15. A computer-readable storage medium comprising instructions that when read by a processor cause the processor to perform:
receiving a job start request which includes a job template identifier and one or more job creation tags,
creating a sequence of job steps based on a job template identified by the job template identifier,
removing one or more job steps in the sequence of job steps that do not correspond to the one or more job creation tags, wherein one or more job steps that remain comprise a pipeline job,
populating a job step in the pipeline job with a set of rules associated with the job step from one or more rules,
replacing one or more placeholders in the set of rules of the job step in the pipeline job with one or more placeholder values,
linking the one or more job steps in the pipeline job into a job step Directed Acyclic Graph (DAG),
associating the job step DAG with the pipeline job,
submitting the pipeline job to a pipeline for execution; and
executing the pipeline job in the pipeline in accordance with the job step DAG.
16. The computer-readable storage medium of claim 15, wherein a job step in the pipeline job is a data quality verification step.

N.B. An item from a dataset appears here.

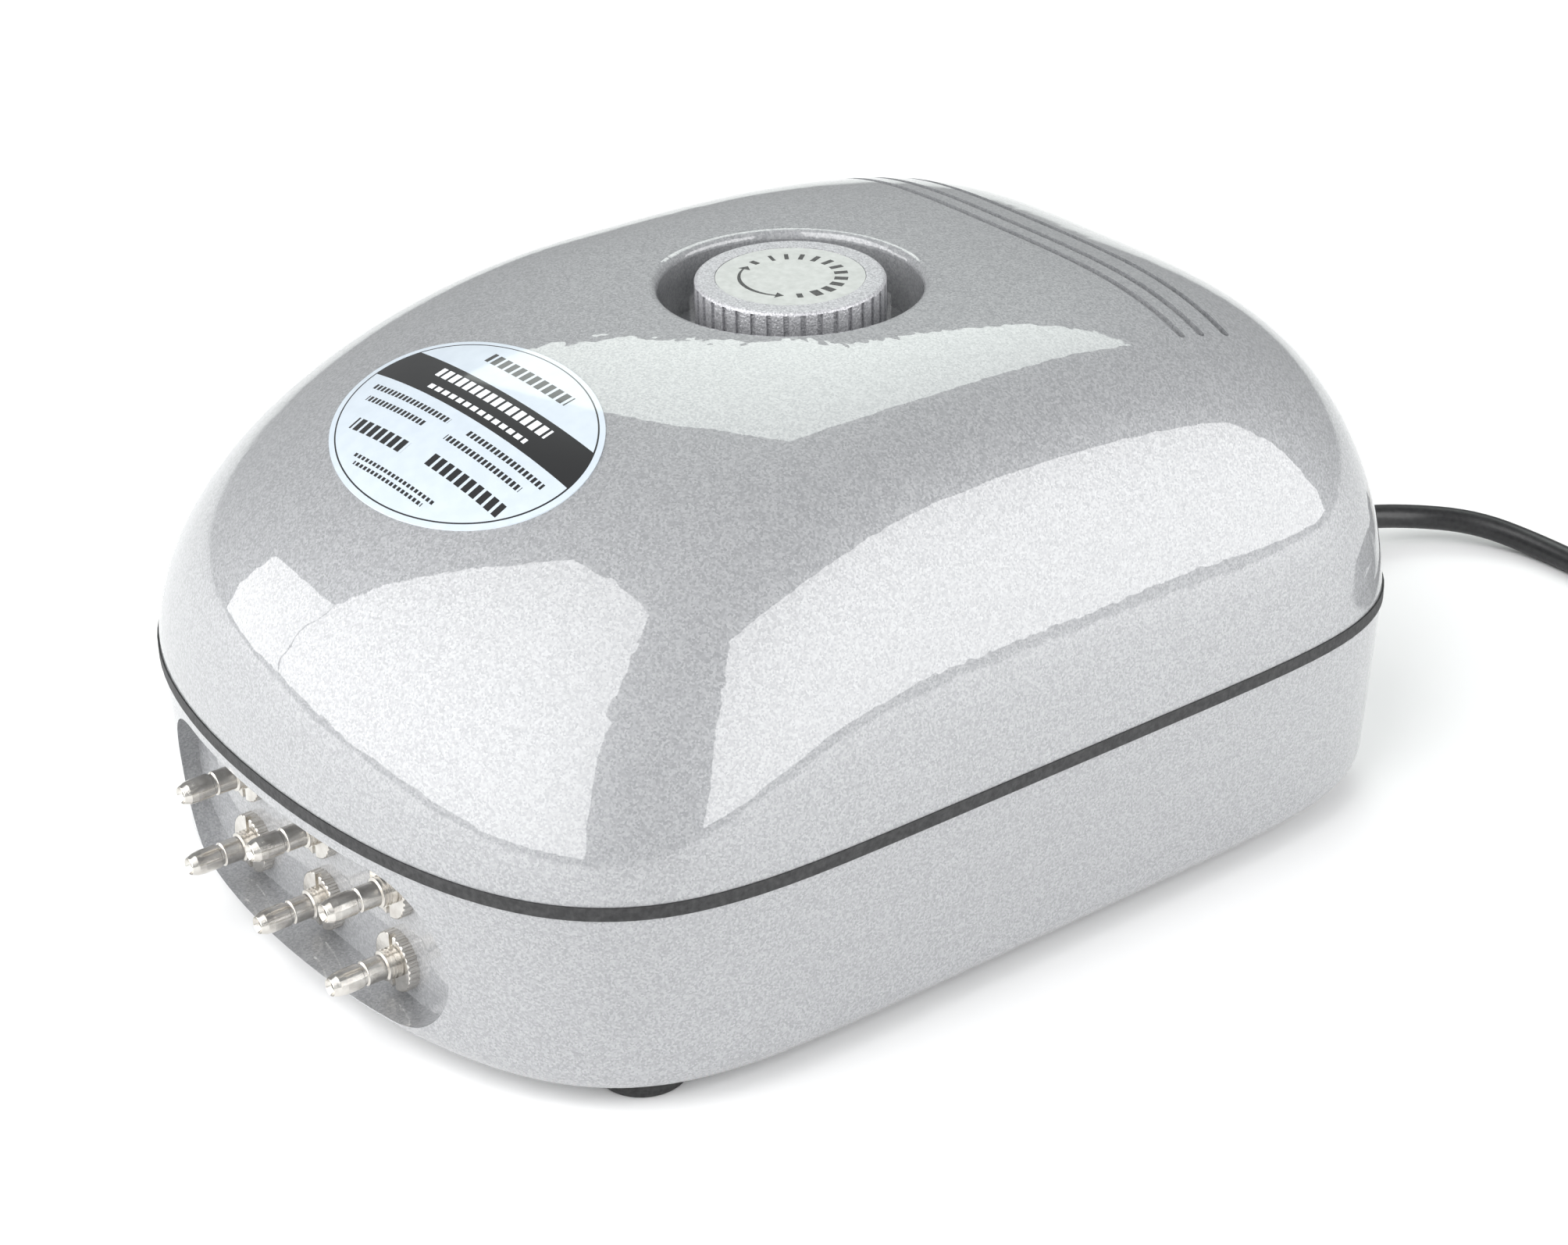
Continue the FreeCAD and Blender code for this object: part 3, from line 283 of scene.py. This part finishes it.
def dashes(tree, x, per_metre, gap):
    """1 on the dashes of a row, 0 in the gaps, whose share of each step is gap."""
    step = sum_up(tree, "FRACT", sum_up(tree, "MULTIPLY", x, per_metre), 0.0)
    return sum_up(tree, "GREATER_THAN", step, gap)


def print_rows(tree, ink, rows, marks):
    """Add the marks inside each row's rectangle, x0, x1, y0, y1, to the ink."""
    for row in rows:
        in_row = sum_up(tree, "MULTIPLY", patch(tree, film_x, film_y, *row), marks)
        ink = sum_up(tree, "MAXIMUM", ink, in_row)
    return ink


bold_dash = dashes(tree, film_x, bold_dashes_per_metre, bold_gap)
fine_dash = dashes(tree, film_x, fine_dashes_per_metre, fine_gap)
data_rows = (
    (-0.028, -0.002, -0.0655, -0.0643),
    (0.004, 0.028, -0.0655, -0.0643),
    (-0.026, -0.006, -0.0683, -0.0671),
    (0.001, 0.025, -0.0683, -0.0671),
    (-0.014, 0.013, -0.0786, -0.0779),
    (-0.012, 0.011, -0.0799, -0.0792),
)
ink = print_rows(tree, ink, data_rows, fine_dash)
bold_rows = (
    (0.003, 0.026, -0.0738, -0.0712),
    (-0.022, -0.004, -0.0745, -0.0719),
    (-0.013, 0.013, -0.0500, -0.0473),
)
ink = print_rows(tree, ink, bold_rows, bold_dash)
reversed_rows = (
    (-0.018, 0.018, -0.0578, -0.0555),
    (-0.016, 0.016, -0.0608, -0.0597),
)
light_mark = print_rows(tree, 0.0, reversed_rows, bold_dash)
grain = blend_colours(tree, noise(tree, place, 350.0, 3.0), (0.52, 0.58, 0.64, 1), film_blue, 0.35, 0.65)
printed = tree.nodes.new("ShaderNodeMix")
printed.data_type = "RGBA"
tree.links.new(ink, printed.inputs["Factor"])
tree.links.new(grain, printed.inputs["A"])
printed.inputs["B"].default_value = film_ink
marked = tree.nodes.new("ShaderNodeMix")
marked.data_type = "RGBA"
tree.links.new(light_mark, marked.inputs["Factor"])
tree.links.new(printed.outputs["Result"], marked.inputs["A"])
marked.inputs["B"].default_value = film_white
tree.links.new(marked.outputs["Result"], shader.inputs["Base Color"])
relief(tree, shader, noise(tree, place, 120.0, 2.0), 0.00004)
shader.inputs["Coat Weight"].default_value = 0.8
shader.inputs["Coat Roughness"].default_value = 0.06
paint(film, "name_label")


# ---- Control knob ----
# Moulded in silver-grey ABS with a fine spark-eroded texture and 36 flat ribs round its skirt.
grey_plastic, tree, shader, place = start_material("knob_plastic", 0.42, 0.45)
tree.links.new(blend_colours(tree, noise(tree, place, 2600.0, 2.0), (0.38, 0.38, 0.40, 1),
                             (0.62, 0.62, 0.64, 1), 0.35, 0.65), shader.inputs["Base Color"])
relief(tree, shader, noise(tree, place, 2200.0, 2.0), 0.0002)
paint(grey_plastic, "control_knob")


# ---- Knob inlay and its printed marks ----
# A pale satin film disc glued in the knob's face. Its marks are screen-printed in grey: a
# two-headed arc for the direction of turning, a stop mark at each end, and bars that grow.
inlay, tree, shader, place = start_material("inlay_film", 0.35)
tree.links.new(blend_colours(tree, noise(tree, place, 700.0, 3.0), (0.45, 0.47, 0.45, 1),
                             (0.54, 0.56, 0.54, 1), 0.3, 0.7), shader.inputs["Base Color"])
shader.inputs["Coat Weight"].default_value = 0.3
shader.inputs["Coat Roughness"].default_value = 0.2
paint(inlay, "knob_label")
inlay_low, inlay_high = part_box("knob_label")
inlay_centre = (Vector(inlay_low).xy + Vector(inlay_high).xy) / 2
mark_z = inlay_high[2]
mark_thickness = 0.00004
mark_radius = 0.0098
bar_count = 11
first_bar = 164             # degrees
bar_step = 17.1
bar_width = 0.0007
bar_growth = 0.0001
bar_height = 0.0026
stop_angles = (187, 333)
stop_width = 0.0011
stop_height = 0.0019
arrow_radius = 0.0096
arrow_shape = (0.00144, 0.00103, 1.0)
arrow_lead = 3              # degrees past the arc's end
marks = []


def on_inlay(radius, turn):
    """A point of the inlay's face, from its middle."""
    return (inlay_centre.x + radius * math.cos(turn), inlay_centre.y + radius * math.sin(turn), mark_z)


def print_bar(angle, radius, width, height):
    """One rectangular mark at an angle in degrees, its height along the radius."""
    turn = math.radians(angle)
    bpy.ops.object.select_all(action="DESELECT")
    bpy.ops.mesh.primitive_plane_add(size=1.0, rotation=(0, 0, turn), location=on_inlay(radius, turn))
    bar = bpy.context.object
    bar.scale = (height, width, 1.0)
    bpy.ops.object.transform_apply(location=True, rotation=True, scale=True)
    marks.append(bar)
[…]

17. The computer-readable storage medium of claim 16, wherein a failure of the data quality verification step results in the pipeline job being executed to be halted.
18. The computer-readable storage medium of claim 15, wherein a placeholder in the one or more placeholders is defined using nested placeholders and resolved in a recursive manner.
19. The computer-readable storage medium of claim 15, wherein a placeholder value in the one or more placeholder values is sourced from one or more of a file, a database or an Application Programming Interface (API) call.
20. The computer-readable storage medium of claim 15, wherein the set of rules associated with the job step in the pipeline job are compiled and cached prior to the pipeline job being executed for optimal execution speed.